China’s Premier Li Qiang in early March used the annual Government Work Report to the National People’s Congress (NPC) to place a new emphasis on boosting the country’s domestic consumption – a lackluster 40 percent of gross domestic product (GDP) compared with a little over 50 percent in the EU and 70 percent in the US. Only days before, party and state leader Xi Jinping declared increasing consumption essential for economic security and so, by implication, for national security. These moves upped the pressure on local governments – which are responsible for 85 percent of public spending – to restore consumer confidence through social security and welfare provision.

Li acknowledged a host of other issues facing the country, from geopolitical tensions, tech rivalry, and security challenges in the international environment to structural issues in the domestic economy, including China’s financial and fiscal systems. But he also pledged a GDP growth target of five percent for 2025, the third year in a row, a sign that Beijing expects domestic consumption to drive growth as US President Donald Trump’s tariff policies threaten a trade war between the world’s biggest trading nations. Years of economic uncertainty and weak stock and property markets have made consumers cautious, but the Chinese leadership now seems intent on reversing this trend.

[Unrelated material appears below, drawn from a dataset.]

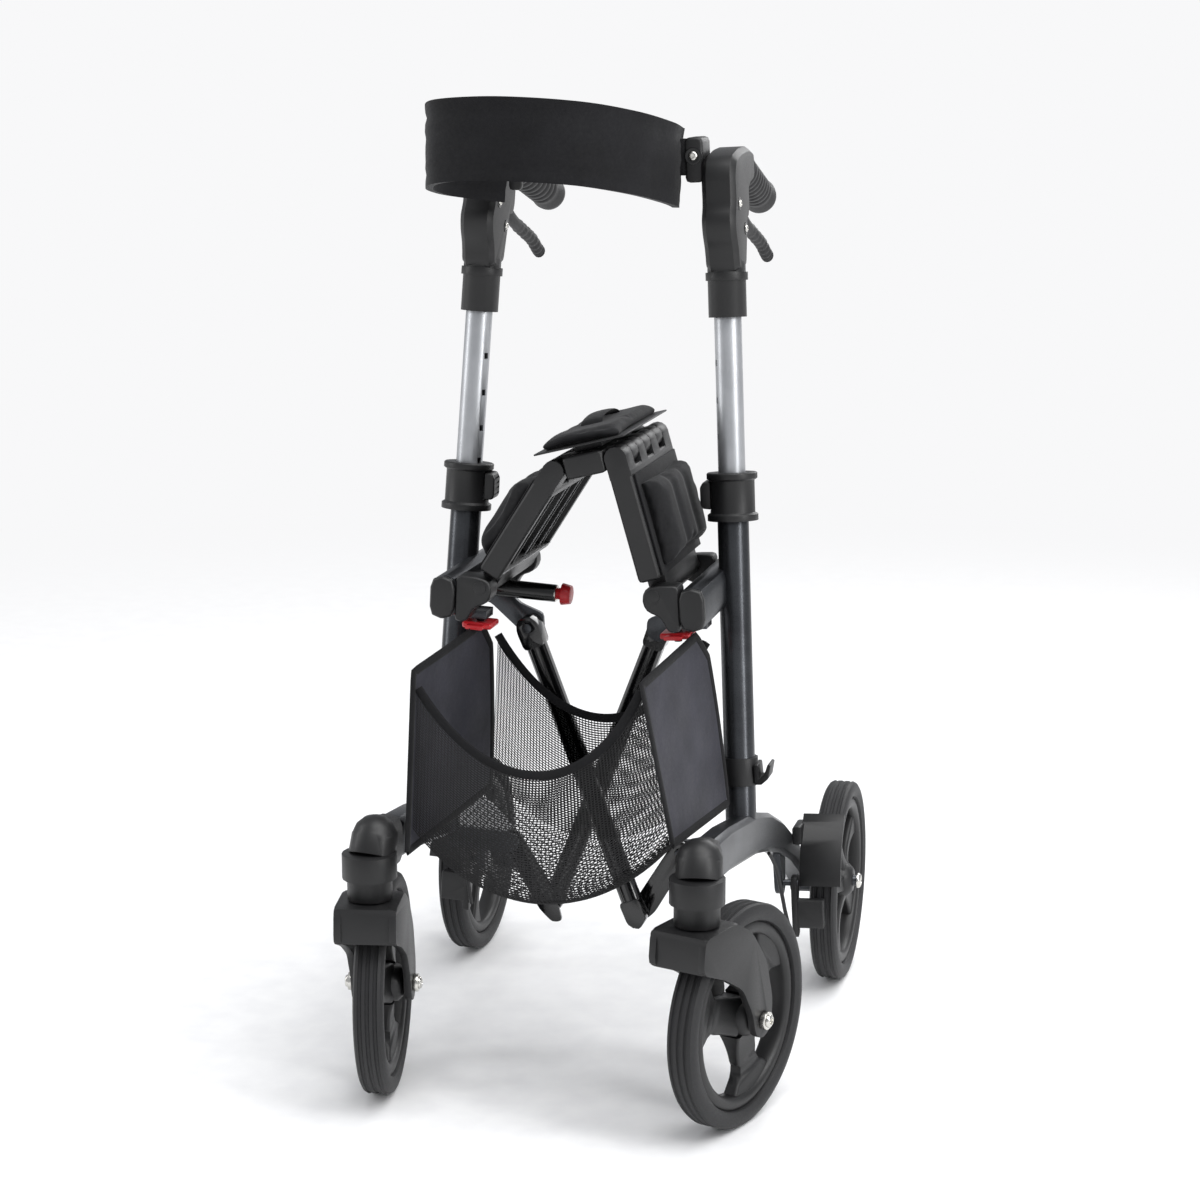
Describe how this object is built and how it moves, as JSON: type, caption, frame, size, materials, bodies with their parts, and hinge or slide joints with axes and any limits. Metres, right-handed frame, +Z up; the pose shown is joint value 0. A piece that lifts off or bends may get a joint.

This will not come cheaply, however. Beijing has significantly raised the allowable debt ceiling, setting the deficit ratio at around four percent, one percentage point higher than in 2024, and bringing the total projected new government debt to CNY 12 trillion (1.5 trillion EUR). China will issue 1.3 trillion CNY in special treasury bonds (including 300 billion CNY to subsidize trade-in of old consumer goods) and 4.4 trillion CNY in local governments bonds. Compared to 2024, this means an extra 2.9 trillion CNY (370 billion EUR) to boost public services and rural development, help localities refinance public debt, boost investment in infrastructure projects, and support research and development in critical sectors. It will also buy back properties in the slumping real-estate sector.

Boosting the private economy, consumption and technology development, ensuring employment and welfare, maintaining social stability, while cleaning up the balance sheets and restructuring public debt are now on the to-do lists of local governments. But they will still have a huge incentive to channel spending into tech policy given its prominence in policy plans and the ongoing AI hype. Also, with the Private Economy Promotion Law not put to a vote before NPC, local governments may feel they can continue offsetting their budgetary shortfalls by arbitrarily fining private companies.

Katja Drinhausen, Head of Program Politics and Society at MERICS: “The five percent growth target is a signal of confidence from Beijing, even though the state of the economy remains a sensitive issue in China. Given the policy wish list, geopolitical headwinds and domestic challenges, China’s new fiscal space provides room to maneuver. But the lack of revenue sources for local governments to fund their to-dos means that boosting domestic consumption remains a long-term endeavor.”